Guest Lecturer's slides:

Video podcasts:
Week XIV: Cyberculture[?]

Guest Lecturer: Jude Yew

Major Topics:
  • Is "cyberculture" different any more from "the real world"?
  • The interpenetration of the virtual and the real in the third phase of the Web : proximate sociability
  • Individualism and sociability in the cyber world
  • The eclipse of the "good hacker"
  • The imaged and imagined body: intimacy in the virtual world(?)
  • Social networks as infrastructures for viral marketing; is it all about business?
  • A new world of user-generated content; p2p democracy/socialism?
Assigned Readings:
  • Mizuko ("Mimi") Ito is an emerging star in the world of networked sociability; here is the Introduction to a volume she edited with Daisuke Okabe and Misa Matsuda, Personal, Portable, and Pedestrian: Mobile Phones in Japanese Life (MIT Press, 2005), 1-15.
  • An interesting piece by legal scholar Cass Sunstein on how the personalization of commerce in the electronic environment threatens to reinforce centrifugal tendencies in our civic culture, turning citizens into [narcissistic] consumers.
  • In this week's swamp of cyber-skepticist material, here's a somewhat-dated piece by Joyce Cohen that I find fascinating: we think of computing as an activity that raises the bar for precision, but as I've argued in my own work, humans seem to love ambiguity--it's the dynamic of the unsaid and suggestive--and email systems seem to serve our goals of "ambiguation" quite nicely, thank you.
  • You are probably more familiar with the myriad different "social networking" sites, but we invite you to visit and think about Friendster, facebook, and MySpace. Here's a piece by Teresa Riordan on how social networks can be leveraged (insidiously, I believe) to pursue viral marketing. If you're feeling bold, you might want to google for sites that offer sexual intimacy without guilt.
  • In a very important debate opened up 15 or more years ago by Donna Haraway, many of us debated whether the emergence of cyborgs--post-human syntheses of our own wetware and IT--signalled a profound redefinition of gender. Deborah Tannen was never convinced, and this article by Anne Eisenberg shows how humans cannot shake gendered ways of communication.

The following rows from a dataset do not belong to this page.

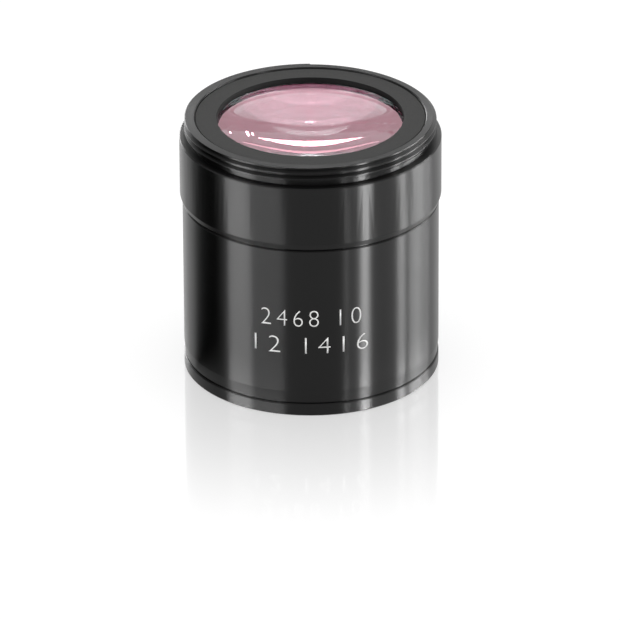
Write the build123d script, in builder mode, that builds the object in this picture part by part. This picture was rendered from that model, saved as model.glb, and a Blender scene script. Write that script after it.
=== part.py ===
"""Microscope objective for a stereo microscope with one common main lens.

It stands on its nose: z = 0 is the nose face and the mounting thread points up.
All sizes are in millimetres. The glass is stacked upwards from the nose and the casing is
as long as the stack needs. The radii are stepped inwards and outwards from the sleeve.
"""

import os

from build123d import *

# Casing: the sleeve, and how far the other rings stand out from it or in from it
sleeve_radius = 30.6
sleeve_wall = 2.25
ring_overhang = 0.6
seam_depth = 0.7
sleeve_taper_height = 2.9
sleeve_taper_depth = 0.25
edge_bevel = 0.25
foot_bevel = 0.3
ring_under_chamfer_height = 1.3
ring_under_chamfer_depth = 0.4

nose_flange_height = 3.1
nose_groove_height = 0.4
seam_height = 0.6
ring_height = 15.9
collar_height = 4.7

# Threaded collar at the rear, which screws into the microscope body up to its shoulder
shoulder_step = 1.2
collar_wall = 2.5
thread_relief_depth = 1.15
thread_relief_height = 1.0
thread_runout_height = 0.5
shoulder_relief_depth = 0.2
rim_bevel = 0.25

# Rear opening
annulus_depth = 0.25
rear_ring_height = 3.5
rear_lip_thickness = 1.4
rear_lip_cover = 0.8
rear_ring_bevel = 0.2

# Spigots inside the sleeve
mount_skirt_length = 10.0
mount_skirt_wall = 1.95
nose_spigot_length = 8.5
nose_ledge_width = 2.85
nose_mouth_chamfer = 1.2

# Lens cells
rear_cell_wall = 3.2
cell_flange_thickness = 2.8
main_cell_counterbore_depth = 10.0
main_cell_skirt_wall = 1.75
rib_thickness = 1.2
rib_width = 1.8
front_neck_wall = 2.85
front_lip_thickness = 1.2
front_lip_cover = 1.0
front_ring_height = 2.5
front_ring_overhang = 0.5
front_ring_width = 1.6
front_ring_slot_width = 1.5
front_ring_slot_depth = 1.0
front_cell_recess = 5.5
front_cell_foot_clearance = 1.0
cell_gap = 1.8
shim_thickness = 0.3
stop_thickness = 0.3
stop_width = 2.1

# Grub screws that lock the main cell
screw_radius = 1.0
screw_count = 3
screw_drop = 4.8
screw_socket_width = 0.9
screw_socket_depth = 0.9
screw_tip_height = 0.5
screw_tip_radius = 0.5
lock_groove_depth = 0.55
lock_groove_width = 2.4
screw_recess = 0.1

# Glass: a positive radius of curvature bulges upwards, a negative one bulges downwards.
# A crown is given by the thickness of its edge, and the other elements by their centre.
lens_bevel = 0.2

rear_top_curve = 190.0
rear_cement_curve = -85.0
rear_bottom_curve = -206.0
rear_crown_edge = 2.9
rear_flint_thickness = 3.0

rear_air_gap = 5.452
rear_spacer_wall = 1.35

middle_top_curve = 96.0
middle_cement_curve = -160.0
middle_bottom_curve = 46.0
middle_crown_edge = 4.5
middle_flint_thickness = 3.0
middle_seat_width = 1.7

meniscus_top_curve = -52.0
meniscus_bottom_curve = -66.0
meniscus_thickness = 4.5
meniscus_seat_width = 0.9

front_air_gap = 0.8
front_spacer_wall = 1.3

front_top_curve = 144.0
front_cement_curve = 80.0
front_bottom_curve = -50.0
front_flint_thickness = 3.0
front_crown_edge = 2.2

# Clearances
thread_clearance = 0.1
slip_clearance = 0.05
cell_clearance = 0.1
seat_clearance = 0.02
ring_gap = 0.3

# Radii of the casing that follow
ring_radius = sleeve_radius + ring_overhang
neck_radius = sleeve_radius - seam_depth
sleeve_bore = sleeve_radius - sleeve_wall
spigot_radius = sleeve_bore - slip_clearance
thread_radius = ring_radius - shoulder_step
thread_relief_radius = thread_radius - thread_relief_depth
seat_face_radius = thread_radius + thread_clearance
recess_radius = thread_radius - collar_wall

# Radii of the cells that follow
cell_bore = spigot_radius - mount_skirt_wall
cell_radius = cell_bore - cell_clearance
cell_flange_radius = recess_radius - cell_clearance
front_neck_bore = cell_radius - main_cell_skirt_wall
front_neck_radius = front_neck_bore - thread_clearance
nose_bore_radius = cell_bore - nose_ledge_width

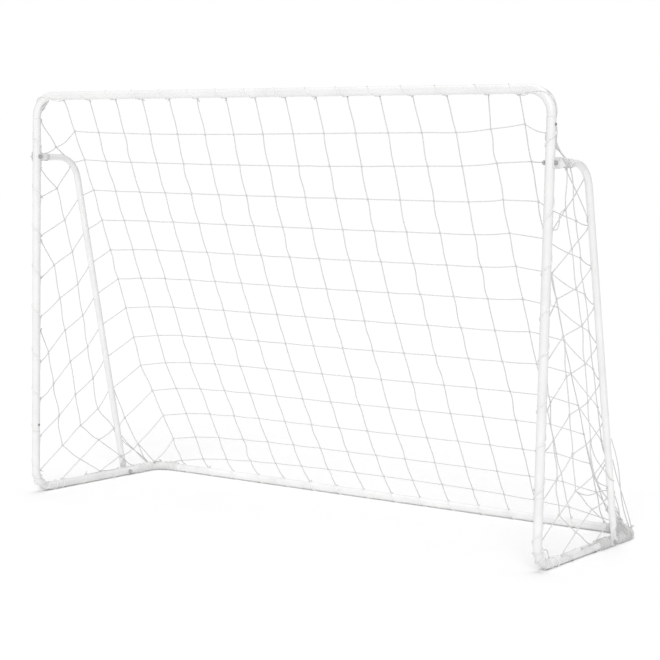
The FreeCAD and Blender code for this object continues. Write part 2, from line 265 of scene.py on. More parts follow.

You'll probably conclude the same after surfing the sites noted above.
Recommended Readings:
  • The Web obviously offers many opportunities for bottom-up, alternative-culture creativity; one of my favorite examples is the Wooster Collective; another is YellowArrow (linking place to cyberspace in a massive tagging scavenger-hunt), and of course, YouTube.
  • This is a long, but fascinating piece on the ways that identities and sources of knowledge can be profoundly redefined in cyberspace; specifically, this piece addresses the exploits of a 15-year-old "lawyer" on the Net, and how rating/reputation systems helped to invent him.
  • Bill Joy, one of the founders of Sun Microsystems, and now a genuine IT futurist and guru, wrote a seminal, yet disturbing piece on the dystopian implications of emerging knowledge-generating systems, "Why the Future Doesn't Need Us." Ted Kaczynski meets Ray Kurzweil in this pre-911 piece; Al Qaeda's invisible presence is almost palpable here.
  • Just what America needs in its quest for romanticizing the hacker, a biography of Captain Crunch, the famed creator of the black box; written by the Times' John Markoff, who seems to be trying to heal wounds he opened by attacking Kevin Mitnik in print.
  • If I may beg your patience here for another nifty piece, a wonderful commentary about the twilight of the geek facing the onrush of libertarianism; I guess the hippies have now been replaced by the MBAs… Not a surprise, given that "do your own thing" got replaced by "I got mine" in the 1980s.
  • Though perhaps a bit dated, this piece, "Cyberselfish," by Paula Barsook, bemoans the hyper-individualistic character of cyberculture, a world where narcissistic self-fulfillment and dog-eat-dog pursuit of personal goals, helps to annihilate any remaininng shread of community spirit. It's a pretty arch piece, and good fodder for thought, even moreso if you disagree with it.
  • Just perfect for increasing our paranoia about terrorists, here's an important piece on information warfare. It's cruder than, say, viral marketing (a strategy used by marketers to conquer consumers), but far more insidious and dangerous.
  • One of the great pundits of the late 20th century Amatai Etizioni, lays out the positive prospects for building a satisfying global cyberculture.